O sentimento de importância e confiança exacerbada que os ateus—e aqui já me excluo do grupo—têm pelos homens e pela matéria é digno de pena. Contudo, a positividade da descrença se restringe aos ateus religiosos, crentes no eterno progresso e na vontade de poder humana. Além desse tipo, há também os descrentes místicos, pessoas como Cioran e, de certa forma, Schopenhauer. São descrentes que, longe de se sentirem bem ao perderem a fé—ou ao descobrirem que nunca a tiveram de verdade—, sentem-se perdidos.

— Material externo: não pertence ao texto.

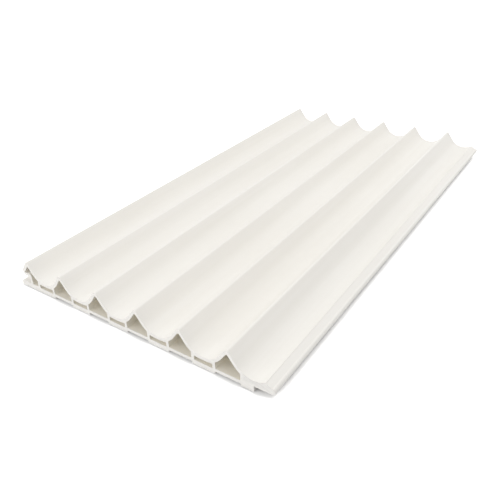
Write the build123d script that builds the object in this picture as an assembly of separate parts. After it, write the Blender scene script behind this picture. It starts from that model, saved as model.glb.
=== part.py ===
"""Fluted wall panel: one length of hollow extruded plastic cladding.

The panel is drawn as its cross-section, seen from the cut end, and extruded along its length.
X runs across the panel from the grooved edge to the tongued edge, Y along its length and Z up,
away from the wall. The origin is on the back face, in the middle of the width and of the length.
Sizes are in millimetres and degrees.
"""
from build123d import *

import math
import os

# Overall sizes
LENGTH = 370.0
FLUTE_PITCH = 32.5
RIDGE_COUNT = 6
PANEL_HEIGHT = 20.0

# Fluted face: narrow ridges with straight flanks and wide round flutes between them
FLUTE_FLOOR_HEIGHT = 7.7
FLANK_LENGTH = 7.6
CREST_RADIUS = 1.5

# Walls and chambers of the hollow section
SKIN = 1.9
WEB = 1.8
BACK_WALL = 3.1
RIDGE_CHAMBER_WIDTH = 16.2
VALLEY_ROOF_RISE = 0.5
CHAMBER_TIP_RADIUS = 0.9
CHAMBER_CORNER_RADIUS = 0.6

# Shallow recesses in the back, one behind each ridge but the first
RECESS_WIDTH = 16.6
RECESS_DEPTH = 1.5
RECESS_ROOF = 2.1
RECESS_CORNER_RADIUS = 0.4

# Grooved edge, under the outer flank of the first ridge
UPPER_LIP_REACH = 5.0
UPPER_LIP_SLANT = 22.0
UPPER_LIP_SKIN = 2.6
LOWER_LIP_REACH = 10.0
LOWER_LIP_THICKNESS = 3.5
LOWER_LIP_NOSE_RADIUS = 1.6
GROOVE_DEPTH = 5.5
GROOVE_FLARE = 1.0
GROOVE_SIDE_WALL = 1.8
GROOVE_ROOF_WALL = 3.0
GROOVE_WALL_RADIUS = 1.8

# Tongued edge, which the groove of the next panel takes
TONGUE_THICKNESS = 4.0
TONGUE_NOSE_RADIUS = 1.8
TONGUE_NOSE_FLAT = 0.2
STEP_HEIGHT = 0.35
STEP_EDGE_RADIUS = 0.3

# Edges of the upper lip
EDGE_RADIUS = 0.4

# Largest share of a wall's thickness that one round on its edge may take
ROUND_SHARE = 0.46

# Clearances between the edges of two joined panels
TONGUE_CLEARANCE = 0.4
TONGUE_END_GAP = 3.5
LOWER_LIP_GAP = 6.0
FACE_GAP = 3.6

# Places across the width, measured from the crest line of the first ridge
COVER_WIDTH = RIDGE_COUNT * FLUTE_PITCH
GROOVE_END = GROOVE_DEPTH - UPPER_LIP_REACH
TONGUE_TIP = COVER_WIDTH + GROOVE_END - TONGUE_END_GAP
LEG_END = COVER_WIDTH - LOWER_LIP_REACH - LOWER_LIP_GAP
FACE_END = COVER_WIDTH - UPPER_LIP_REACH - FACE_GAP
LAST_FLUTE_RUN = FACE_END - COVER_WIDTH + FLUTE_PITCH / 2
OVERALL_WIDTH = LOWER_LIP_REACH + TONGUE_TIP

# Heights of the joint above the back face
TONGUE_BOTTOM = LOWER_LIP_THICKNESS + TONGUE_CLEARANCE
TONGUE_TOP = TONGUE_BOTTOM + TONGUE_THICKNESS
GROOVE_ROOF = TONGUE_TOP + TONGUE_CLEARANCE
GROOVE_MOUTH = GROOVE_ROOF + GROOVE_FLARE

# Slope of the straight flanks, and the radius of the flutes. From a crest line to the lowest line
# of a flute the face bends down, runs straight and bends level again. Both bends turn by the slope.
FACE_RELIEF = PANEL_HEIGHT - FLUTE_FLOOR_HEIGHT
SLOPE = 2 * math.atan(FACE_RELIEF / (FLUTE_PITCH / 2 + FLANK_LENGTH))
BEND_RADII = (FACE_RELIEF / math.sin(SLOPE) - FLANK_LENGTH) / math.tan(SLOPE / 2)
FLUTE_RADIUS = BEND_RADII - CREST_RADIUS

# Heights where the flanks would meet with no bend between them
SHARPNESS = 1 / math.cos(SLOPE) - 1
SHARP_CREST = PANEL_HEIGHT + CREST_RADIUS * SHARPNESS
SHARP_FLUTE = FLUTE_FLOOR_HEIGHT - FLUTE_RADIUS * SHARPNESS

# Chamber sizes that follow from the others
VALLEY_CHAMBER_WIDTH = FLUTE_PITCH - RIDGE_CHAMBER_WIDTH - 2 * WEB
RIDGE_CHAMBER_FLOOR = RECESS_DEPTH + RECESS_ROOF
VALLEY_CHAMBER_ROOF = FLUTE_FLOOR_HEIGHT - SKIN

# Rounds on the edges of thin walls
LOWER_LIP_ROUND = min(LOWER_LIP_NOSE_RADIUS, ROUND_SHARE * LOWER_LIP_THICKNESS)
TONGUE_ROUND = min(TONGUE_NOSE_RADIUS, ROUND_SHARE * TONGUE_THICKNESS)


def crest_x(ridge):
    """Place of a ridge's crest line across the panel, the first ridge being number 0."""
    return LOWER_LIP_REACH - OVERALL_WIDTH / 2 + ridge * FLUTE_PITCH


def flute_x(flute):
    """Place of the lowest line of a flute, which follows the ridge of the same number."""
    return crest_x(flute) + FLUTE_PITCH / 2


def face_slope(distance):
    """Slope of the fluted face at a distance from the lowest line of a flute."""
    if distance < FLUTE_RADIUS * math.sin(SLOPE):
        return math.asin(distance / FLUTE_RADIUS)
    return SLOPE


def face_height(distance):
    """Height of the fluted face at a distance from the lowest line of a flute."""
    if distance < FLUTE_RADIUS * math.sin(SLOPE):
        return FLUTE_FLOOR_HEIGHT + FLUTE_RADIUS * (1 - math.cos(face_slope(distance)))
    return SHARP_FLUTE + distance * math.tan(SLOPE)


def rounded(area, corners, radius):
    """Round the corners of an area that lie nearest to the given points."""
    nearest = [area.vertices().sort_by_distance(corner)[0] for corner in corners]
    return fillet(nearest, radius)


def block(left, right, bottom, top):
    """Rectangle between two places across the width and two heights."""
    return make_face(Polyline((left, bottom), (right, bottom), (right, top), (left, top), close=True))


def under_face(inset, crest_radius):
    """Area under the fluted face, lowered by the thickness of a wall along its surface."""
    drop = inset / math.cos(SLOPE)
    flutes = [(flute_x(flute), SHARP_FLUTE - drop) for flute in range(-1, RIDGE_COUNT + 1)]
    crests = [(crest_x(ridge), SHARP_CREST - drop) for ridge in range(RIDGE_COUNT + 1)]
    zigzag = [point for pair in zip(flutes, crests) for point in pair] + [flutes[-1]]
    below = SHARP_FLUTE - drop - PANEL_HEIGHT
    area = make_face(Polyline(*zigzag, (flutes[-1][0], below), (flutes[0][0], below), close=True))
    area = rounded(area, flutes[1:-1], FLUTE_RADIUS + inset)
    return rounded(area, crests, crest_radius)


def ridge_chamber(envelope, ridge):
    """Hollow under one ridge, pointed at the top and closed by a web on each side."""
    left = crest_x(ridge) - RIDGE_CHAMBER_WIDTH / 2
    right = crest_x(ridge) + RIDGE_CHAMBER_WIDTH / 2
    chamber = envelope & block(left, right, RIDGE_CHAMBER_FLOOR, SHARP_CREST)
    corners = [(left, RIDGE_CHAMBER_FLOOR), (right, RIDGE_CHAMBER_FLOOR)]
    return rounded(chamber, corners, CHAMBER_CORNER_RADIUS)


def valley_chamber(flute):
    """Low hollow between two webs, under the floor of one flute, with a slightly hanging roof."""
    left = flute_x(flute) - VALLEY_CHAMBER_WIDTH / 2
    right = flute_x(flute) + VALLEY_CHAMBER_WIDTH / 2
    top = VALLEY_CHAMBER_ROOF + VALLEY_ROOF_RISE
    outline = Polyline((left, top), (left, BACK_WALL), (right, BACK_WALL), (right, top))
    outline += ThreePointArc((right, top), (flute_x(flute), VALLEY_CHAMBER_ROOF), (left, top))
    return fillet(make_face(outline).vertices(), CHAMBER_CORNER_RADIUS)


def upper_lip_flank():
    """The outer flank of the first ridge, which is thicker than the rest of the face."""
    top = Vector(crest_x(0), SHARP_CREST)
    down = Vector(-FLUTE_PITCH, 0).rotate(Axis.Z, math.degrees(SLOPE))
    inward = Vector(0, -UPPER_LIP_SKIN).rotate(Axis.Z, math.degrees(SLOPE))
    return make_face(Polyline(top, top + down, top + down + inward, top + inward, close=True))


def first_chamber(envelope):
    """Hollow under the first ridge, which bends round the walls of the groove."""
    left = crest_x(0) - RIDGE_CHAMBER_WIDTH / 2
    right = crest_x(0) + RIDGE_CHAMBER_WIDTH / 2
    wall = crest_x(0) + GROOVE_END + GROOVE_SIDE_WALL
    ceiling = GROOVE_ROOF + GROOVE_ROOF_WALL
    groove_walls = block(left - FLUTE_PITCH, wall, -PANEL_HEIGHT, ceiling)
    groove_walls = rounded(groove_walls, [(wall, ceiling)], GROOVE_WALL_RADIUS)
    chamber = envelope & block(left, right, RIDGE_CHAMBER_FLOOR, SHARP_CREST)
    chamber -= groove_walls
    chamber -= upper_lip_flank()
    corners = [(wall, RIDGE_CHAMBER_FLOOR), (right, RIDGE_CHAMBER_FLOOR)]
    return rounded(chamber, corners, CHAMBER_CORNER_RADIUS)


def groove_cut():
    """All that is cut away above the lower lip: the groove and the space outside the upper lip."""
    outside = crest_x(0) - FLUTE_PITCH
    floor = LOWER_LIP_THICKNESS
    inner = crest_x(0) + GROOVE_END
    lip = crest_x(0) - UPPER_LIP_REACH
    lip_top = lip - PANEL_HEIGHT * math.tan(math.radians(UPPER_LIP_SLANT))
    top = GROOVE_MOUTH + PANEL_HEIGHT
    return make_face(Polyline(
        (outside, floor), (inner, floor), (inner, GROOVE_ROOF), (lip, GROOVE_MOUTH),
        (lip_top, top), (outside, top), close=True))


def tongue_cut():
    """Space above the tongue, where the upper lip of the next panel comes."""
    outside = crest_x(RIDGE_COUNT + 1)
    step = crest_x(0) + FACE_END
    root = face_height(LAST_FLUTE_RUN) - STEP_HEIGHT
    nose = crest_x(0) + TONGUE_TIP - TONGUE_ROUND - TONGUE_NOSE_FLAT
    return make_face(Polyline(
        (step, root), (nose, TONGUE_TOP), (outside, TONGUE_TOP),
        (outside, SHARP_CREST), (step, SHARP_CREST), close=True))


def step_round():
    """Radius of the edge where the face ends, which takes only a share of the step's height."""
    corner = math.pi / 2 - face_slope(LAST_FLUTE_RUN)
    return min(STEP_EDGE_RADIUS, ROUND_SHARE * STEP_HEIGHT * math.tan(corner / 2))


def recess(ridge):
    """Shallow recess in the back face behind one ridge."""
    left = crest_x(ridge) - RECESS_WIDTH / 2
    right = crest_x(ridge) + RECESS_WIDTH / 2
    cut = block(left, right, -RECESS_DEPTH, RECESS_DEPTH)
    return rounded(cut, [(left, RECESS_DEPTH), (right, RECESS_DEPTH)], RECESS_CORNER_RADIUS)


def panel_section():
    """Cross-section of the panel, with every chamber, recess and edge."""
    left = crest_x(0) - LOWER_LIP_REACH
    right = crest_x(0) + TONGUE_TIP
    leg = crest_x(0) + LEG_END
    step = crest_x(0) + FACE_END
    lip = crest_x(0) - UPPER_LIP_REACH
    section = under_face(0, CREST_RADIUS) & block(left, right, 0, SHARP_CREST)
    section += block(left, crest_x(0), 0, LOWER_LIP_THICKNESS)
    section -= groove_cut()
    section -= tongue_cut()
    section -= block(leg, crest_x(RIDGE_COUNT + 1), -TONGUE_BOTTOM, TONGUE_BOTTOM)
    section = rounded(section, [(left, 0), (left, LOWER_LIP_THICKNESS)], LOWER_LIP_ROUND)
    section = rounded(section, [(right, TONGUE_BOTTOM), (right, TONGUE_TOP)], TONGUE_ROUND)
    section = rounded(section, [(step, face_height(LAST_FLUTE_RUN))], step_round())
    above_mouth = section.vertices().filter_by(lambda corner: corner.Y > GROOVE_MOUTH)
    lip_edge = above_mouth.sort_by(Axis.X)[0]
    section = rounded(section, [(lip, GROOVE_MOUTH), lip_edge], EDGE_RADIUS)

    envelope = under_face(SKIN, CHAMBER_TIP_RADIUS)
    section -= first_chamber(envelope)
    for ridge in range(1, RIDGE_COUNT):
        section -= ridge_chamber(envelope, ridge)
        section -= recess(ridge)
    for flute in range(RIDGE_COUNT - 1):
        section -= valley_chamber(flute)
    return section


def fluted_panel():
    """The whole panel: its section extruded along the length, half to each side of the origin."""
    return extrude(Plane.XZ * panel_section(), amount=LENGTH / 2, both=True)


os.makedirs("parts", exist_ok=True)
export_step(fluted_panel(), "parts/fluted_panel.step")
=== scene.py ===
# %% [markdown]
# # A fluted wall panel
# The real object is one length of hollow plastic cladding, pressed through a die and sawn to
# length. Six concave flutes lie between narrow ridges. A tongue runs along one long side and a
# groove along the other, so that each panel on a wall slides into the next one.
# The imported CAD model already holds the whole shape, down to the air chambers in the cut ends.
# Loading it is better than modelling it again, because the dimensions then stay exact. This
# lesson adds what a CAD file leaves out: the finish of the plastic, a floor, soft light and a
# camera.

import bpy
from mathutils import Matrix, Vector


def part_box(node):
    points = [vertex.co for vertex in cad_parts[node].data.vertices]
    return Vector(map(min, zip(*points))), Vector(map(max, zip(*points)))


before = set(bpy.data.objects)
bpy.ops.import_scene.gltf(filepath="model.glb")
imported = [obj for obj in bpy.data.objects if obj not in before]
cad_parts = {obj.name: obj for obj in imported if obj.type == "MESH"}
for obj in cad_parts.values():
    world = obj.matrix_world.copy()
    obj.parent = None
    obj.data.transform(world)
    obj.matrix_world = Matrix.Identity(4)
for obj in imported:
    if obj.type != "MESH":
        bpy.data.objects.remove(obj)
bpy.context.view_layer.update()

# %% Tools of this lesson
import math

import bmesh
import bpy
from mathutils import Quaternion, Vector

scene = bpy.context.scene
PANEL = "fluted_panel"
panel_low, panel_high = (Vector(corner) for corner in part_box(PANEL))
panel_size = panel_high - panel_low
print("panel is %.0f x %.0f x %.0f mm" % tuple(1000 * side for side in panel_size))

# %% [markdown]
# ## Camera
# The panel lies on its back and is seen from the right, over one cut end. A lens of about 41 mm
# gives the clear narrowing towards the far end. The camera is turned by three plain angles: round
# the panel, up from the floor, and a small roll, because a hand-held camera is seldom quite
# level. A quaternion does the roll, since turning about the line of sight leaves the aim alone.
# A picture that was trimmed more on one side than on the other no longer has its middle where
# the lens pointed. A small lens shift does the same here. Turning the camera instead would
# change how the long lines run together.

# %% Place the camera
LENS_MM = 40.991
LENS_SHIFT = (0.0311, -0.0278)
CAMERA_AT = Vector((0.2095, -0.3615, 0.2170))
AZIMUTH, ELEVATION, ROLL = (math.radians(angle) for angle in (36.175, 29.995, -2.831))


def line_of_sight(azimuth, elevation):
    """Unit vector from the panel towards the camera."""
    level = math.cos(elevation)
    return Vector((math.sin(azimuth) * level, -math.cos(azimuth) * level, math.sin(elevation)))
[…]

Eles não enxergam a possível inexistência de algo a mais como um fato libertador, como fazem os ateus religiosos, mas como uma possibilidade terrível. Para o descrente místico, estar sozinho neste caos é muito ruim. É como se estivéssemos no Inferno sem ninguém para nos resgatar.

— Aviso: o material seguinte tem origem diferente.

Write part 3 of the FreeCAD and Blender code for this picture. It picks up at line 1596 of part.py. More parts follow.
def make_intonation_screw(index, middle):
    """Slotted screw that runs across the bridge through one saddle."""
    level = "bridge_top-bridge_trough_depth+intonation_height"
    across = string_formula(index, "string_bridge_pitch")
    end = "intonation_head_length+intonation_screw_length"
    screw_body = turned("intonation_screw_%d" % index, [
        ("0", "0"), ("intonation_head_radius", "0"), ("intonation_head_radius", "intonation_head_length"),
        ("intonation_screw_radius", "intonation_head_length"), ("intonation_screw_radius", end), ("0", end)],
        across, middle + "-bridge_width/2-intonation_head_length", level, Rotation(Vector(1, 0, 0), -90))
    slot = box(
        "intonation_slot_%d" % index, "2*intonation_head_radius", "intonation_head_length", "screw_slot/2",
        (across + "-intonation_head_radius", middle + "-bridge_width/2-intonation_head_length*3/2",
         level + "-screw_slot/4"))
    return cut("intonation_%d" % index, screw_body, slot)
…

É aí que alegorias tornam-se importantes. Não tenho acesso à fontes de conhecimento que provem a veracidade de um Deus incognoscível, que está distante de nós e acima do Demiurgo que teria construído o mundo a partir da matéria. Mas creio que essa seja a melhor equivalência que posso fazer a partir do meu diagnóstico filosófico de que a realidade e a existência são terríveis. É certamente muito melhor do que a noção de que somos capazes de construir um futuro paradisíaco na Terra e no espaço através da razão.
Portanto, quando declaro-me "ateu", refiro-me às concepções comuns de deus, das quais não compartilho: um deus pessoal, que interfere de forma sobrenatural no mundo a favor de uns e outros, que nos julga a partir de códigos morais da Era do Bronze. Ao dizer que sou um descrente, não estou me referindo à impossibilidade de uma fonte suprema. Aliás, é o oposto: a possibilidade de escape deste inferno é, para mim, extremamente tentadora. Tão tentadora que não posso fazer nada além consagrar o meu ser ao incognoscível libertador da matéria, aquele Deus acima de deus, que teve pena do exílio dos homens no mundo e abriu diferentes caminhos para eles atingirem a gnose—esta é a minha metafísica.